For FY2022, EPA performed 5,681 on-site inspections—a significant 78% increase from FY2021. This increase is likely a reflection of the lack of on-site inspections due to COVID-19 in FY2021, and a return to on-site inspections this year. For off-site inspections, EPA maintained (and even slightly increased) its FY2021 number to more than 8,000. Of the total inspections EPA conducted in FY2022, over 24% specifically related to EPA’s NCIs (discussed above). Despite these noteworthy compliance results, the Agency has not yet matched its on-site inspection numbers from before the COVID-19 pandemic (8,179 in FY2019); however, EPA plans to continue this upward trend in FY2023.

Emerging Focus Areas

The FY2022 report identified climate change and PFAS as “evolving environmental and public health issues” that the Agency is committed to address. EPA’s actions in FY2022, according to OECA, set the foundation for tackling these crises. In addressing climate change, EPA touted two accomplishments: (1) the development of its Climate Change Adaptation Implementation Plan and (2) the establishment of a new enforcement program for hydrofluorocarbon (“HFC”) emissions—in accordance with the requirements set forth in the American Innovation and Manufacturing Act of 2020 (“AIM Act”).

With regard to PFAS, EPA’s enforcement and compliance programs for FY2022 focused on implementing its 2021 to 2024 Per- and Poly-fluoroalkyl substances (PFAS) Strategic Roadmap (which we reviewed in October 2021).
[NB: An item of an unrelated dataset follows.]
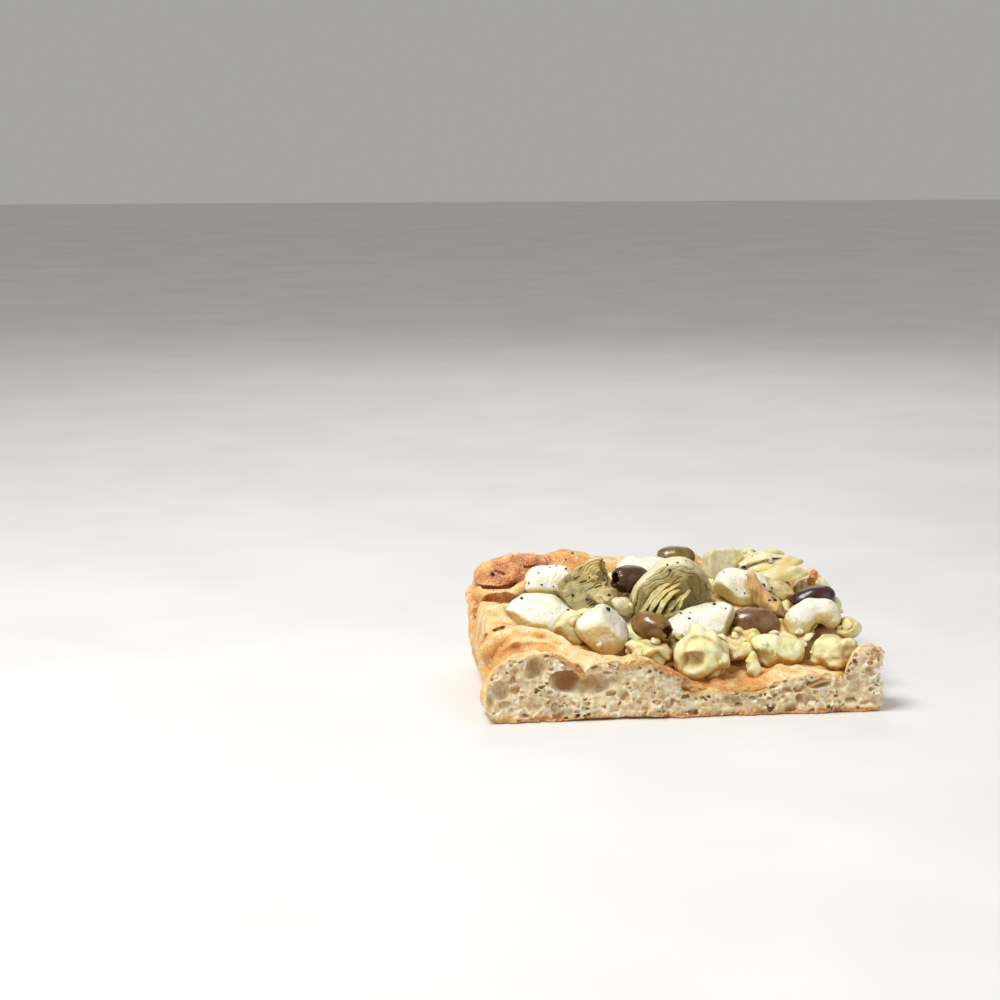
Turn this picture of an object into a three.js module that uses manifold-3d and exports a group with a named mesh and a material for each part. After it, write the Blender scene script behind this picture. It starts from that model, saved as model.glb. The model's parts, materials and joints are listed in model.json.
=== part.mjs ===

As noted in the FY2022 report, EPA took action to better understand PFAS and addressed PFAS contamination in unprecedented ways. In accordance with EPA Administrator Regan’s directive: “EPA staff . . . use[d] every enforcement tool at [the Agency’s] disposal to require manufacturers of PFAS to address potential endangerment to the public.” While some have praised EPA’s efforts, others have contested EPA’s recently exercised authority to “hold polluters accountable.” Nonetheless, this area of enforcement will undoubtedly continue to make headlines as the Agency learns more about PFAS chemicals and works towards its enforcement and compliance goals set forth in its Strategic Roadmap.

Takeaways

EPA’s enforcement and compliance actions in FY2022 reflect the Agency’s Environmental Justice and Climate Change goals established by President Biden’s EO 14008 and advanced by EPA Administrator Regan’s internal directive. With FY2021 acting as the Agency’s foundational year, FY2022 served as EPA’s implementation year—effectuating its Strategy Plans, Roadmaps and other policies. Undoubtedly, environmental justice considerations will continue to motivate EPA’s enforcement approach. In particular, EPA’s focus will likely remain on those entities and individuals posing the most significant risks to overburdened communities. Whether those risks come in the form of harmful chemical releases or emissions that facilitate climate change impacts, EPA’s FY2022 results make clear that the Agency is looking to enforce the biggest violations to achieve results with the biggest impact.